Liberia was founded by African Americans, many of them freed slaves. The kinship between the two countries is evident in the 4th of July celebration hosted by the U.S. Embassy in Monrovia, which President Ellen Johnson Sirleaf (second from left) typically attends. Food stations are divided by American region: Philly cheesteaks in the Northeast, salmon cakes in the Northwest. 

Like its counterpart in Moscow, the AmCham Shangai Independence Day celebration draws thousands of attendees for the Fourth and features old-time family activities like a three-legged race and a watermelon-eating contest. Last year the Harlem Globetrotters also stopped by. 

The U.S. Embassy in Tel Aviv bills its 4th of July party as the "#1 event of the year with Israel’s ‘A List’ " in a YouTube trailer. Haaretz tallied the numbers in 2011: 2,200 guests; 6,000 balloons; five minutes of fireworks; and remarks by President Shimon Peres and Prime Minister Benjamin Netanyahu.

(Photo: U.S. Embassy Tel Aviv, Flickr)

The U.S. Embassy in Paris hosts a garden party, but in a city famous for ex-pats, from Hemingway to Sedaris, there are plenty of more low-key American hangouts in which to observe the Fourth. Chief among them: Harry’s Bar, which opened in 1911 and crafts special cocktails for the occasion.
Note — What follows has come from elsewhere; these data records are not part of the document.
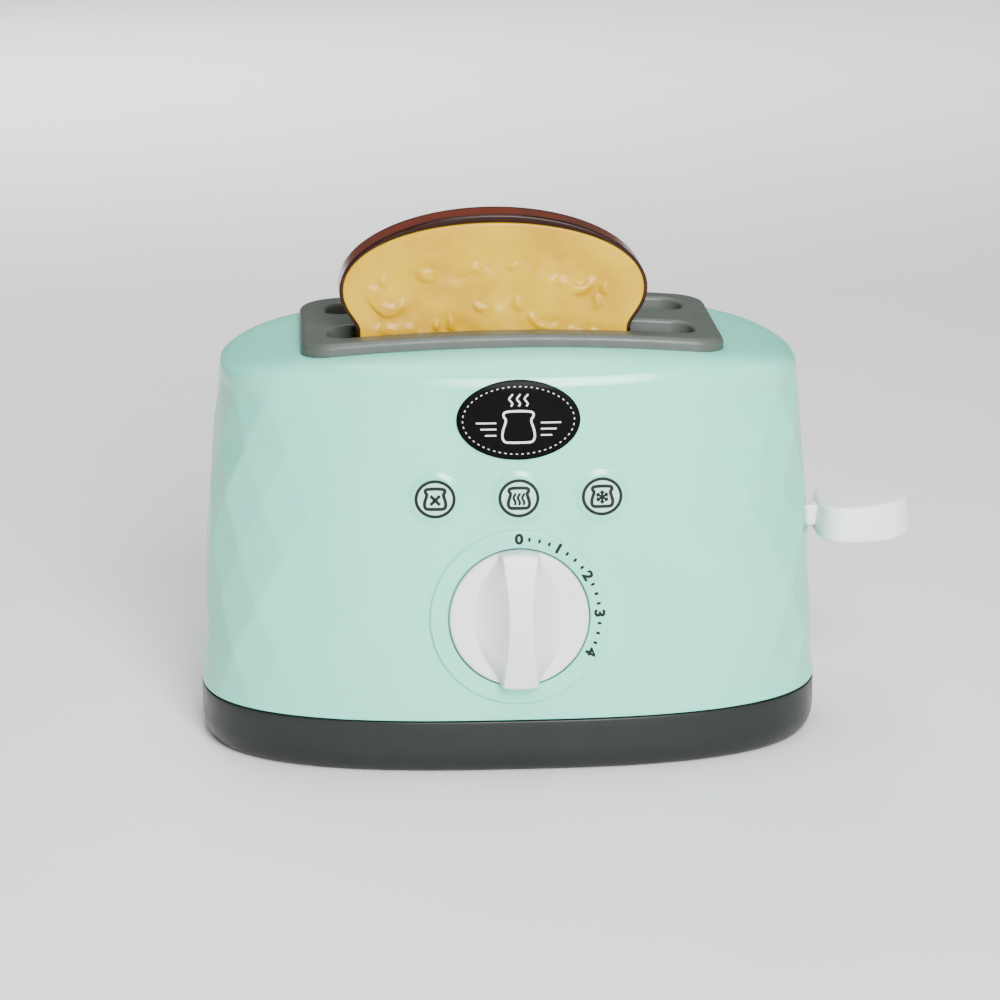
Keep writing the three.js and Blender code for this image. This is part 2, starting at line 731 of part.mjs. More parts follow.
function buildCrumb(side) {
  const surface = slotCentres.front + (side * sliceThickness) / 2;
  const outer = surface - side * crumbSink;
  const inner = surface - side * (crumbRecess + crumbSink - gap);
  const [near, far] = [outer, inner].sort((a, b) => a - b);
  return slicePrism(crustRim + sliceEdge + gap, near, far);
}

// Carriage: a shelf in each well, a cross bar at each end, guide bosses, spring ears, lug and lever arm
const paddleMiddleZ = (armTop + armBottom) / 2;
const paddleLowest = Math.max(paddleMiddleZ - paddleHeight / 2 - travel, baseHeight);
const paddleStart = endWallAt(paddleLowest) + paddleStandOff;
const paddleCentre = paddleStart + paddleInner;
const armEnd = paddleStart + armInPaddle;
const paddleScrewSeat = armEnd + gap + paddleScrewLand;
const lugNear = latchLayer.near - gap;
const lugFar = latchLayer.far + gap;
const fromTimer = (depth, z) => new THREE.Vector3(0, depth, z).applyMatrix4(timer.matrix);
const lugYNear = fromTimer(lugNear, -plateBottom).y;
const lugYFar = fromTimer(lugFar, plateTop / 2).y;
const lugLeft = plateRight + gap;
const lugTop = fromTimer(latchLayer.far, latchPivotZ - latchDrop).z + travel - gap;

function buildCarriage() {
  const pieces = [];
  const reach = slotHalfLength - shelfEndInset;
  const underShelf = shelfTop - shelfThickness;
  for (const y of Object.values(slotCentres)) {
    pieces.push(box([-reach, y - shelfHalfWidth, underShelf], [reach, y + shelfHalfWidth, shelfTop]));
    const neckLow = [-crossBarOuter, y - neckHalfWidth, armBottom];
    pieces.push(box(neckLow, [crossBarOuter, y + neckHalfWidth, underShelf + weld]));
  }
  const barHalf = slotPitch / 2 + neckHalfWidth;
  for (const side of [-1, 1]) {
    const [low, high] = [side * crossBarInner, side * crossBarOuter].sort((a, b) => a - b);
    pieces.push(box([low, -barHalf, armBottom], [high, barHalf, armTop]));
    const [inner, outer] = [side * crossBarInner, side * guideX].sort((a, b) => a - b);
    pieces.push(box([inner, -armHalfWidth, armBottom], [outer, armHalfWidth, armTop]));
    pieces.push(rodZ(guideBossRadius, side * guideX, 0, armBottom - earReach, armTop + earReach));
    const earOut = side * (guideX + springRadius);
    const [earLow, earHigh] = [side * crossBarInner, earOut].sort((a, b) => a - b);
    const earNear = springOffset - springRadius;
    pieces.push(box([earLow, earNear, armBottom], [earHigh, springOffset + springRadius, armTop]));
    const post = [armTop - weld, armTop + springPostLength];
    pieces.push(rodZ(springPostRadius, side * guideX, springOffset, ...post, smallSteps));
  }
  pieces.push(box([guideX, -armHalfWidth, armBottom], [armEnd, armHalfWidth, armTop]));
  pieces.push(box([lugLeft, lugYNear, lugTop - latchArm], [crossBarOuter, lugYFar, lugTop]));
  pieces.push(box([crossBarInner, lugYNear, lugTop - latchArm], [crossBarOuter, -barHalf + weld, lugTop]));
  let carriage = join(...pieces);
  for (const side of [-1, 1]) {
    const low = armBottom - earReach - overrun;
    const high = armTop + earReach + overrun;
    carriage = cut(carriage, rodZ(guideRadius + running, side * guideX, 0, low, high));
  }
  const pilotStart = armEnd - paddleScrewLength - gap;
  return cut(carriage, rodX(screwRadius + gap, 0, paddleMiddleZ, pilotStart, armEnd + overrun, smallSteps));
}

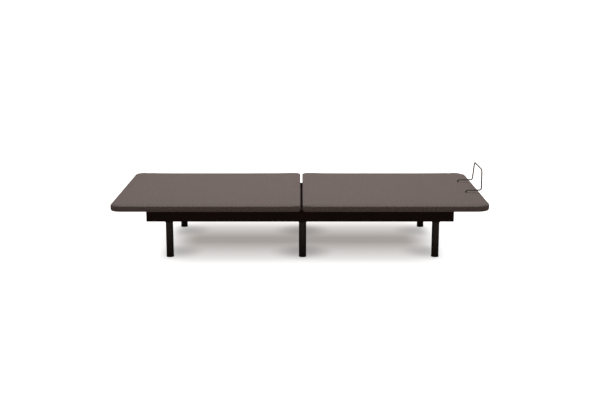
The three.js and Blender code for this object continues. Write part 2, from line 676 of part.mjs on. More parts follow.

(Photo: Harry's New York Bar Paris, Facebook)

Fireworks and a capella singing are the unlikely co-stars of the Fourth of July Over Dubai, sponsored by the American Business Council. The Yale University Whiffenpoofs perform a selection of patriotic songs to the crowd inside the Meydan Hotel before the real-life rockets’ red glare lights up the sky.